Overall, the results show that the scale and role of CCU in Belgium depends strongly on access to CO2 storage infrastructure, which determines whether captured CO2 is primarily stored or redirected toward utilization pathways.
What role could carbon capture play across industrial sectors?
CCS deployment is concentrated in a limited number of hard-to-abate industrial sectors with large and relatively concentrated CO2 flue gas streams. In the early years (2030–2035), CO2 capture occurs mainly in ammonia, ethylene oxide, cement and steel, reflecting the presence of large industrial point sources where capture technologies are technically feasible (IEA, 2020).
As CO2 storage availability increases, CCS deployment increases significantly after 2040 and expands to other sectors. Cement and steel remain major contributors, while additional capture appears in chemical processes, refineries, lime production, brick production and hydrogen generation. In the high-storage scenario, total captured CO2 reaches around 20 MtCO2/y by 2040–2045, indicating a broad uptake of CCS across heavy industries.
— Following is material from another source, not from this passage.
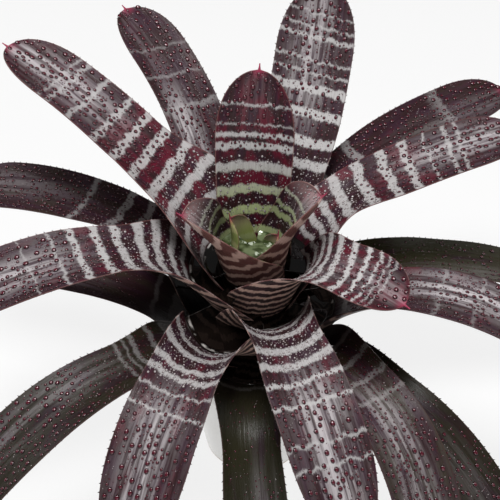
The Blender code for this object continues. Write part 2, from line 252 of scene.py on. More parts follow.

In 2050, captured volumes in the high-storage case decrease slightly in several sectors, reflecting a transition toward low-carbon production pathways. Capture in ammonia falls (around 1 MtCO2/y) and steel-related capture also declines (around 0.7 MtCO2/y), as production shifts to routes that largely avoid CO2 emissions, reducing the need for CCS. Capture in refineries decreases (around 0.65 MtCO2/y), reflecting assumptions of reduced refinery activity by 2050.
In contrast, when access to CO2 storage is constrained, capture levels remain significantly lower and deployment is limited to a smaller number of sectors. However, by 2050 captured volumes increase again as part of the CCU value chain, particularly to produce synthetic fuels and feedstock such as methanol. Overall, Figure 3 shows that CO2 storage availability strongly influences both the scale of CCS deployment and the range of sectors able to implement capture technologies over time.
In addition, CCS deployment is shaped by policy assumptions, particularly for hydrogen production. Under the European Renewable Energy Directive III (RED III), domestic blue hydrogen production is disincentivized reducing associated CO2 capture volumes. Even with unconstrained CO2 storage, low-carbon hydrogen remains limited because REDIII mandates a minimum share of renewable (RFNBO) hydrogen in industry. This raises the cost of additional hydrogen supply and makes it economically unattractive, as any incremental consumption must be met with a compliant mix of low-carbon and renewable hydrogen at system level. Relaxing these requirements allows blue hydrogen to play a direct role as early as 2035, increasing captured CO2 volumes and the need for transport infrastructure (see also the Molecule Executive Summary).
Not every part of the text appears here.